* Written problem *
For this exercise, return only the lines from the line containing "const glove = new THREE.Group();" through the line containing "bpy.data.objects.remove(obj)", both ends included, exactly as they are.
--- begin ---
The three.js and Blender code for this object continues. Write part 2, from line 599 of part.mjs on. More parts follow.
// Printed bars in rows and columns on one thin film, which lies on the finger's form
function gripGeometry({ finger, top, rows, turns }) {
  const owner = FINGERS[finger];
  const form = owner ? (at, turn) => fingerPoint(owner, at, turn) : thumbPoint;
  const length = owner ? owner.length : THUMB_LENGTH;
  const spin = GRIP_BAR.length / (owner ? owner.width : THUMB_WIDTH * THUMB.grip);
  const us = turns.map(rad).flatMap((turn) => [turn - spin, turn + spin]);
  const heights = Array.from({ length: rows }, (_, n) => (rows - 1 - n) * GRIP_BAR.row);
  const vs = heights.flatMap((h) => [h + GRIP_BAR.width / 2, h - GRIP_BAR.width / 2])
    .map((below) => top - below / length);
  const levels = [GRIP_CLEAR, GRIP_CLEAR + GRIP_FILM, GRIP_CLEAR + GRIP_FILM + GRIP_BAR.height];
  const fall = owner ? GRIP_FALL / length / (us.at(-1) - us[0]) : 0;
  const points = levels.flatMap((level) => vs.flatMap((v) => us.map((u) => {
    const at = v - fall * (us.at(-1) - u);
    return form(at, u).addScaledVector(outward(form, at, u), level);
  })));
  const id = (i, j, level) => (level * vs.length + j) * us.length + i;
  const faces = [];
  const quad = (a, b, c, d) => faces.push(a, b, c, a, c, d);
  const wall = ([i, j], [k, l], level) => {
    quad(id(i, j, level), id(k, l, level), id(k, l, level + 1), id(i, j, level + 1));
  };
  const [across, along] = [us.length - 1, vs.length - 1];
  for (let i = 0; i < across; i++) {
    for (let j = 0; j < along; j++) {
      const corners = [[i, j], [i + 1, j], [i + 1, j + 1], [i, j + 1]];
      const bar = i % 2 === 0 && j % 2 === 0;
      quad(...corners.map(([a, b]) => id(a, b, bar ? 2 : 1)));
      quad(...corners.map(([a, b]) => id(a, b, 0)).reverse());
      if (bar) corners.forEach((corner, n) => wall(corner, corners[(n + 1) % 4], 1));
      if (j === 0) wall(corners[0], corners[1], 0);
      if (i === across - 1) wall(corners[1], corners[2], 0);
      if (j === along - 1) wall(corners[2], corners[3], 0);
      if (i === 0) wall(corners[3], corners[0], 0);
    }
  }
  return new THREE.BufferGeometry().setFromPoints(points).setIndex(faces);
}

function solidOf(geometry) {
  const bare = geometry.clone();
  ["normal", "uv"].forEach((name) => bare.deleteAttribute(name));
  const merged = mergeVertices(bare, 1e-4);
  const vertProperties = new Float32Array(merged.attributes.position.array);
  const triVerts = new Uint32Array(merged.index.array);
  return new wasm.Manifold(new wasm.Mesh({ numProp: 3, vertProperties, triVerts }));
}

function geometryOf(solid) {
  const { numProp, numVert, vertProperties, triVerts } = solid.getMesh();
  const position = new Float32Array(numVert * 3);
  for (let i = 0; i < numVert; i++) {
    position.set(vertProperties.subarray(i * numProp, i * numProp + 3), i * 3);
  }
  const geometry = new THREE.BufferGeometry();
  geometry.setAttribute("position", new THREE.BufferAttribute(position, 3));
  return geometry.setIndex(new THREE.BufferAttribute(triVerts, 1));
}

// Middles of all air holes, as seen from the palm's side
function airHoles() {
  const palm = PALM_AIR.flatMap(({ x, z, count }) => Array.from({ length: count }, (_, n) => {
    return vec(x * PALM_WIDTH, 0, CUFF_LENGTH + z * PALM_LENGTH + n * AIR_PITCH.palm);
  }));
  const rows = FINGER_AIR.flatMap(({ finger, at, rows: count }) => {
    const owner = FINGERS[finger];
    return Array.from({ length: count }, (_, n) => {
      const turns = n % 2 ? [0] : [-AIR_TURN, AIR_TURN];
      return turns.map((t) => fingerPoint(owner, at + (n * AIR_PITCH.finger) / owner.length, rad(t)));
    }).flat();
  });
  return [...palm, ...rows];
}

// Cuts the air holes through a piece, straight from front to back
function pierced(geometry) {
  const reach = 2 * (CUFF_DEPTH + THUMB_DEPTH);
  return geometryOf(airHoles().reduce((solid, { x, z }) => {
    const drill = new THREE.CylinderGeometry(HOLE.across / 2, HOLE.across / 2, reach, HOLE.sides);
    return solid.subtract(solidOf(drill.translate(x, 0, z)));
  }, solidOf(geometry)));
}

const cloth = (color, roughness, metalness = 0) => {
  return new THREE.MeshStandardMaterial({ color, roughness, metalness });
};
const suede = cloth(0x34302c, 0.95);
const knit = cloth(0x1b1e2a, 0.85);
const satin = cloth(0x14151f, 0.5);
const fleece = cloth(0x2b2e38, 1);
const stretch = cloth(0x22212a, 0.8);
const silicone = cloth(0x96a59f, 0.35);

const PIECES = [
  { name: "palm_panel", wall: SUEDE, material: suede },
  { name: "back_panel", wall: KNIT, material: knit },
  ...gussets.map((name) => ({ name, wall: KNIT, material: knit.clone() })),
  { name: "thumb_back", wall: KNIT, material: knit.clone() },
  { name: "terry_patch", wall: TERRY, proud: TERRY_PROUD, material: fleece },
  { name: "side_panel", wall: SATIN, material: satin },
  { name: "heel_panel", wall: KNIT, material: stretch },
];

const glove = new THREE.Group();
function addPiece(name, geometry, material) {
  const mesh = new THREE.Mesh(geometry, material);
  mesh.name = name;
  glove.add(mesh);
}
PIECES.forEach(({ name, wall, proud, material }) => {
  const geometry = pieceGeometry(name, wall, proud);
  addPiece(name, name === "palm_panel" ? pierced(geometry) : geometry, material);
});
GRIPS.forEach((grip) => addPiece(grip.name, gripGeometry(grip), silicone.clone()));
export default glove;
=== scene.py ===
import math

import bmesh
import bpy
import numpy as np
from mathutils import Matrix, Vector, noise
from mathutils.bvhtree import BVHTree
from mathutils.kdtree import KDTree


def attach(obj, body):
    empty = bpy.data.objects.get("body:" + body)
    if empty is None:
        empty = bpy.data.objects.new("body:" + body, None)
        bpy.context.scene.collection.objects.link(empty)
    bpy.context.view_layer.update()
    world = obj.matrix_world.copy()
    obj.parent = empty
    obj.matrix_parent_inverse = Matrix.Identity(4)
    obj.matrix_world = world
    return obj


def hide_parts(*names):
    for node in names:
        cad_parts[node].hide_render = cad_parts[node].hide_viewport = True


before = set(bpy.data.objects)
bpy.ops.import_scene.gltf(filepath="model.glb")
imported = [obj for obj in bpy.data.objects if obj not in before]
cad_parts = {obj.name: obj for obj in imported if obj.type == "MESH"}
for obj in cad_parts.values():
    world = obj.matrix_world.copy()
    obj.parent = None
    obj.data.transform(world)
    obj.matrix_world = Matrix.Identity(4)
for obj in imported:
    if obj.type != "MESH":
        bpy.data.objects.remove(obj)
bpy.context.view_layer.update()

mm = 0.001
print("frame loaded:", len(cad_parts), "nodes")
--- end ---
* Response to the task *
const glove = new THREE.Group();
function addPiece(name, geometry, material) {
  const mesh = new THREE.Mesh(geometry, material);
  mesh.name = name;
  glove.add(mesh);
}
PIECES.forEach(({ name, wall, proud, material }) => {
  const geometry = pieceGeometry(name, wall, proud);
  addPiece(name, name === "palm_panel" ? pierced(geometry) : geometry, material);
});
GRIPS.forEach((grip) => addPiece(grip.name, gripGeometry(grip), silicone.clone()));
export default glove;
=== scene.py ===
import math

import bmesh
import bpy
import numpy as np
from mathutils import Matrix, Vector, noise
from mathutils.bvhtree import BVHTree
from mathutils.kdtree import KDTree


def attach(obj, body):
    empty = bpy.data.objects.get("body:" + body)
    if empty is None:
        empty = bpy.data.objects.new("body:" + body, None)
        bpy.context.scene.collection.objects.link(empty)
    bpy.context.view_layer.update()
    world = obj.matrix_world.copy()
    obj.parent = empty
    obj.matrix_parent_inverse = Matrix.Identity(4)
    obj.matrix_world = world
    return obj


def hide_parts(*names):
    for node in names:
        cad_parts[node].hide_render = cad_parts[node].hide_viewport = True


before = set(bpy.data.objects)
bpy.ops.import_scene.gltf(filepath="model.glb")
imported = [obj for obj in bpy.data.objects if obj not in before]
cad_parts = {obj.name: obj for obj in imported if obj.type == "MESH"}
for obj in cad_parts.values():
    world = obj.matrix_world.copy()
    obj.parent = None
    obj.data.transform(world)
    obj.matrix_world = Matrix.Identity(4)
for obj in imported:
    if obj.type != "MESH":
        bpy.data.objects.remove(obj)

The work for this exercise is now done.